There are ice creams and chocolatey things to finish, but our eyes are drawn to a rum baba to share. It is a promise delivered: all blousy, syrup-soaked sponge, and sticky, macerated golden raisins. On the side is a pot of chilled Chantilly cream full of vanilla pod, a cool breeze at the end of a long night. Westerns Laundry is a class act: a smart, skilled kitchen with some tables attached. I won’t repeat the issues with the wine, save to say: if you want to drink, best open a bottle at home first.

Jay’s news bites

The tiny Hantverk and Found in Margate also scribbles its menu on a blackboard and also majors on seafood: go for oysters with ponzu and nori, for clams in dashi, Thai-spiced mussels and old stagers like crab thermidor. Pricing is keen and the wine list is not nerdy (hantverk-found.co.uk).

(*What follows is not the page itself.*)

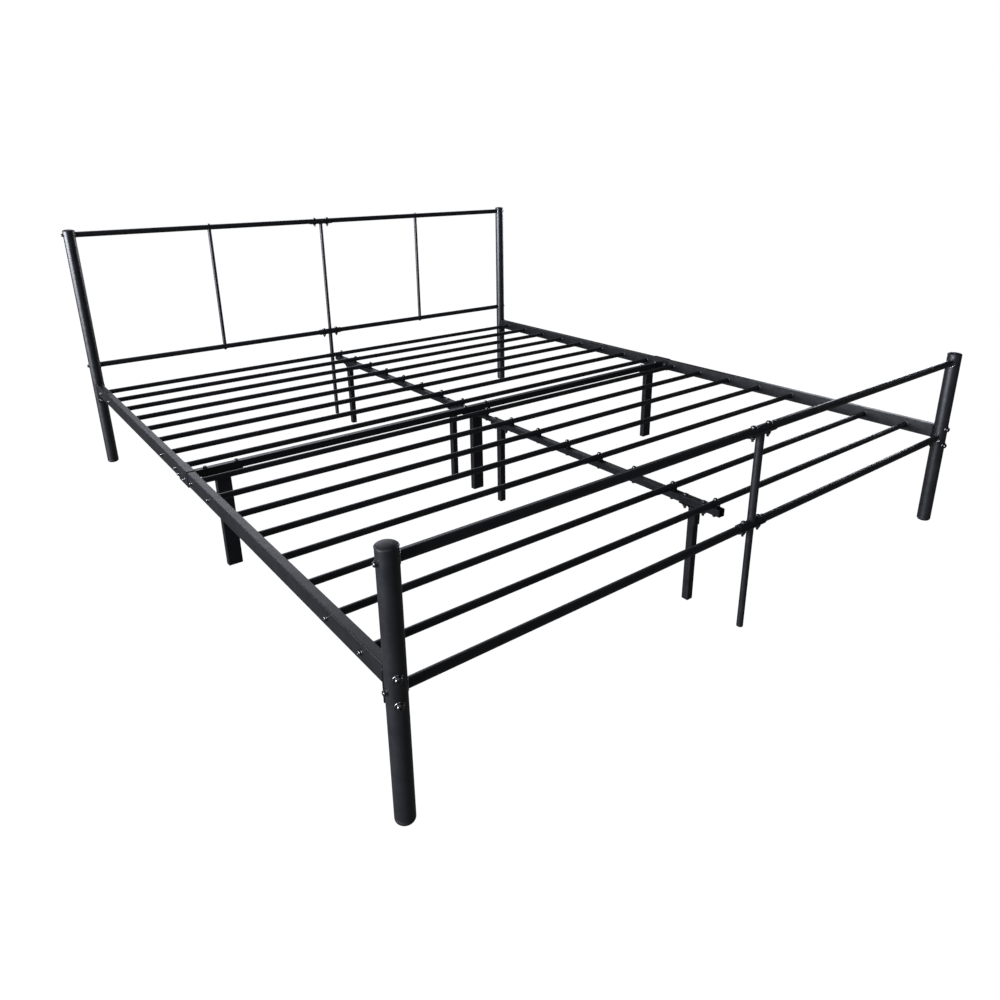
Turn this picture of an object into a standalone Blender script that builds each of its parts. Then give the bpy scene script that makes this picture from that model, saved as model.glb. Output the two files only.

From tomorrow, 12 June, you can bid to be my companion on a forthcoming review in aid of The Food Chain, a brilliant charity providing nutritional support and advice for people with HIV. The auction will be via eBay and the result will be announced at a fundraising dinner on 22 June, being held as part of the Evening Standard’s London Food Month (foodchain.org.uk).

Meanwhile Frank Boxer, of Frank’s Café, on top of a multi-storey car park in Peckham, has gone all respectable and taken over the Camberwell Arms pub in south London. He’s also running the food and drink menu at the new Summer Pavilion at nearby Dulwich Picture Gallery. It’s bellinis all round (dulwichpicture gallery.org.uk).